Resident Review post-occupancy evaluation at Beaulieu in Chelmsford for Countryside Partnerships (ph: Quality of Life Foundation)
Matthew Morgan presented the work that the Quality of Life Foundation is doing to place health and wellbeing at the heart of the way homes and communities are designed, with a particular emphasis on effective community consultation. Using its work at Harlow & Gilston Garden Town as a case study, Morgan showed how its inclusive engagement toolkit can aid online and face-to-face community engagement making the development process more inclusive and democratic.
Part L 2021 is a stepping stone to more significant changes to come, including the Future Homes Standard
Matthew Prowse offered practical recommendations on ways to future proof specifications for residential projects in a commercially viable way. First, architects should be mindful of the fact that the new Part L 2021 is simply a stepping-stone, due to be replaced by the Future Homes Standard in 2025, and should be making specification decisions that anticipate this change. As an example, he recommended that low-rise housing should be designed with a 150mm cavity – the ‘sweet spot’ for optimising fabric performance with minimal impact on floor space or unit numbers – as opposed to a 100mm cavity, which, while Part L complaint, limits future options. Designing with wider cavities also provides more choice on the insulation specified and more options for retrofitting to meet any future changes in requirements.
Insitu performance measurement is coming, which means architects need to design using materials that are easier to get right on site
Second, architects should consider specification in a holistic way so, for example, evolving thermal performance requirements alongside changes in regulations governing other aspects of performance, such as fire safety, acoustics and embodied carbon. Prowse emphasised the current paradigm shift towards as-built performance scrutiny and offered practical pointers to ensure that specifications are designed with buildability in mind.
Designed by HTA Design, Officer’s Field in Weymouth provides a modern take on traditional family houses in a variety of terraced, semi and detached types. It also make good use of the locally-sourced quality Portland stone (ph: HTA)
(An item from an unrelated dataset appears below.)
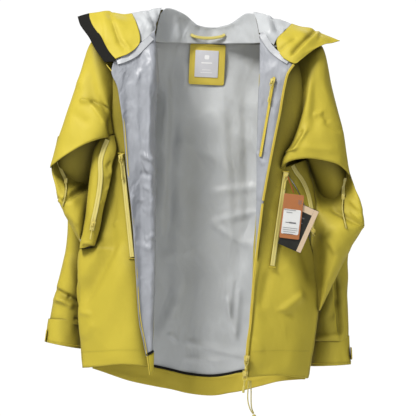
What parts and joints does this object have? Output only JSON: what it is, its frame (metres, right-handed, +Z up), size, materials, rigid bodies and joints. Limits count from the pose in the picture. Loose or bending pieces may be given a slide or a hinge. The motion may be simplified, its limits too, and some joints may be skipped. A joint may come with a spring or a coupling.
{
  "type": "hardshell jacket",
  "caption": "Hooded waterproof mountain jacket hanging open by its neck loop, fronts turned out like lapels, with sliding zips, swinging pulls, cuff tabs and shop tags.",
  "frame": {"origin": "the middle of the hang loop at the back of the neck, where the jacket is held up", "axes": "+Z up, +X towards the wearer's left, -Y the way the wearer faces"},
  "size_m": [0.6726, 0.2623, 0.877],
  "materials": {
    "shell_fabric": "matt citron woven face of a three-layer laminate",
    "shell_trim": "same face fabric, bonded double, slightly darker",
    "tab_plastic": "moulded hook-and-loop tab, matt",
    "lining": "smooth pale grey backer, satin",
    "black_tape": "black brushed tape, matt",
    "zip_tape": "polyurethane-coated water-resistant zip, satin",
    "slider_paint": "zinc slider painted to match",
    "pull_cord": "cord with a moulded rubber grip",
    "loop_cord": "round woven cord",
    "cord_end": "moulded rubber cord end",
    "label_backing": "yellow bonded patch",
    "label_weave": "woven label, satin",
    "tag_card": "coated card, matt",
    "booklet_cover": "coated card booklet, satin",
    "tag_string": "thin red string"
  },
  "bodies": {
    "root": {"back_panel": "shell_fabric", "right_front_panel": "shell_fabric", "left_front_panel": "shell_fabric", "right_gusset": "shell_fabric", "right_side_panel": "shell_fabric", "left_side_panel": "shell_fabric", "right_upper_sleeve": "shell_fabric", "left_upper_sleeve": "shell_fabric", "right_elbow": "shell_fabric", "left_elbow": "shell_fabric", "right_forearm": "shell_fabric", "left_forearm": "shell_fabric", "hood": "shell_fabric", "right_collar_facing": "shell_fabric", "left_collar_facing": "shell_fabric", "right_cuff": "shell_trim", "left_cuff": "shell_trim", "hood_brim": "shell_trim", "back_hem_facing": "shell_trim", "back_collar": "lining", "right_collar_flap": "lining", "left_collar_flap": "lining", "right_front_facing": "lining", "left_front_facing": "lining", "chin_guard": "black_tape", "hem_drawcord_tape": "black_tape", "right_zip_chain": "zip_tape", "left_zip_chain_upper": "zip_tape", "left_zip_chain_lower": "zip_tape", "right_pocket_zip": "zip_tape", "left_pocket_zip": "zip_tape", "chest_pocket_zip": "zip_tape", "right_pit_zip": "zip_tape", "left_pit_zip": "zip_tape", "hang_loop": "loop_cord", "hem_cord_front": "loop_cord", "hem_cord_back": "loop_cord", "hem_cord_end": "cord_end", "label_backing": "label_backing", "neck_label": "label_weave"},
    "front_lower_slider": {"front_lower_slider": "slider_paint"},
    "front_upper_slider": {"front_upper_slider": "slider_paint"},
    "right_pocket_slider": {"right_pocket_slider": "slider_paint"},
    "left_pocket_slider": {"left_pocket_slider": "slider_paint"},
    "chest_pocket_slider": {"chest_pocket_slider": "slider_paint"},
    "right_pit_slider": {"right_pit_slider": "slider_paint"},
    "left_pit_slider": {"left_pit_slider": "slider_paint"},
    "front_upper_pull": {"front_upper_pull": "pull_cord"},
    "front_lower_pull": {"front_lower_pull": "pull_cord"},
    "right_pocket_pull": {"right_pocket_pull": "pull_cord"},
    "left_pocket_pull": {"left_pocket_pull": "pull_cord"},
    "chest_pocket_pull": {"chest_pocket_pull": "pull_cord"},
    "right_pit_pull": {"right_pit_pull": "pull_cord"},
    "left_pit_pull": {"left_pit_pull": "pull_cord"},
    "tag_string": {"tag_string": "tag_string"},
    "swing_tag": {"swing_tag": "tag_card"},
    "booklet_tag": {"booklet_tag": "booklet_cover"},
    "right_cuff_tab": {"right_cuff_tab": "tab_plastic"},
    "left_cuff_tab": {"left_cuff_tab": "tab_plastic"}
  },
  "joints": [
    {"name": "front_lower_zip", "type": "slide", "parent": "root", "child": "front_lower_slider", "axis": [0.0984, 0, 0.9951], "range_m": [0, 0.11]},
    {"name": "front_upper_zip", "type": "slide", "parent": "front_lower_slider", "child": "front_upper_slider", "axis": [0.0984, 0, 0.9951], "range_m": [0, 0.185]},
    {"name": "right_pocket_zip", "type": "slide", "parent": "root", "child": "right_pocket_slider", "axis": [0.1058, -0.0475, -0.9933], "range_m": [0, 0.195]},
    {"name": "left_pocket_zip", "type": "slide", "parent": "root", "child": "left_pocket_slider", "axis": [-0.141, -0.0802, -0.9868], "range_m": [0, 0.176]},
    {"name": "chest_pocket_zip", "type": "slide", "parent": "root", "child": "chest_pocket_slider", "axis": [-0.1719, 0.0446, -0.9841], "range_m": [0, 0.145]},
    {"name": "right_pit_zip", "type": "slide", "parent": "root", "child": "right_pit_slider", "axis": [0.154, -0.095, 0.9835], "range_m": [0, 0.142]},
    {"name": "left_pit_zip", "type": "slide", "parent": "root", "child": "left_pit_slider", "axis": [-0.2273, -0.1456, 0.9629], "range_m": [0, 0.115]},
    {"name": "front_upper_pull_swing", "type": "hinge", "parent": "front_upper_slider", "child": "front_upper_pull", "pos_m": [0.08046, -0.15332, -0.68096], "axis": [-0.9951, 0, 0.0984], "range_deg": [0, 150]},
    {"name": "front_lower_pull_swing", "type": "hinge", "parent": "front_lower_slider", "child": "front_lower_pull", "pos_m": [0.07729, -0.15332, -0.713], "axis": [-0.9951, 0, 0.0984], "range_deg": [0, 150]},
    {"name": "right_pocket_pull_swing", "type": "hinge", "parent": "right_pocket_slider", "child": "right_pocket_pull", "pos_m": [-0.18398, -0.12042, -0.26062], "axis": [-0.9162, 0.3836, -0.1159], "range_deg": [0, 110]},
    {"name": "left_pocket_pull_swing", "type": "hinge", "parent": "left_pocket_slider", "child": "left_pocket_pull", "pos_m": [0.16411, -0.12155, -0.29758], "axis": [-0.9442, -0.2888, 0.1584], "range_deg": [0, 35]},
    {"name": "chest_pocket_pull_swing", "type": "hinge", "parent": "chest_pocket_slider", "child": "chest_pocket_pull", "pos_m": [0.13326, -0.15198, -0.10175], "axis": [-0.9, 0.399, 0.1753], "range_deg": [0, 110]},
    {"name": "right_pit_pull_swing", "type": "hinge", "parent": "right_pit_slider", "child": "right_pit_pull", "pos_m": [-0.24138, -0.11923, -0.39996], "axis": [-0.9793, 0.1173, 0.1647], "range_deg": [0, 90]},
    {"name": "left_pit_pull_swing", "type": "hinge", "parent": "left_pit_slider", "child": "left_pit_pull", "pos_m": [0.22495, -0.07845, -0.4144], "axis": [-0.8104, -0.52, -0.27], "range_deg": [0, 90]},
    {"name": "tag_sway", "type": "hinge", "parent": "left_pocket_slider", "child": "tag_string", "pos_m": [0.167, -0.139, -0.3], "axis": [0, 1, 0], "range_deg": [-8, 8]},
    {"name": "swing_tag_lift", "type": "hinge", "parent": "tag_string", "child": "swing_tag", "pos_m": [0.18, -0.152, -0.3365], "axis": [-1, 0, 0], "range_deg": [0, 75]},
    {"name": "booklet_tag_sway", "type": "hinge", "parent": "tag_string", "child": "booklet_tag", "pos_m": [0.186, -0.147, -0.353], "axis": [0, 1, 0], "range_deg": [-7, 7]},
    {"name": "right_cuff_tab_peel", "type": "hinge", "parent": "root", "child": "right_cuff_tab", "pos_m": [-0.346, 0.047, -0.638], "axis": [0, 0, -1], "range_deg": [0, 100]},
    {"name": "left_cuff_tab_peel", "type": "hinge", "parent": "root", "child": "left_cuff_tab", "pos_m": [0.3065, 0.047, -0.676], "axis": [0, 0, 1], "range_deg": [0, 100]}
  ]
}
Finally, Ben Derbyshire shared HTA’s experience of implementing the RIBA 2030 Climate Challenge citing a range of obstacles including a lack of ambition amongst residential clients and a lack of widely available standard methodologies for measuring progress, particularly with regard to social value. That said, the practice has drawn on an existing partnership with three other housing specialists – PRP, Pollard Thomas Edwards and Levitt Bernstein – to pool knowledge, develop methodologies, present a united front to clients and, crucially, establish an agreement to carry out post-occupancy evaluation on each other’s projects.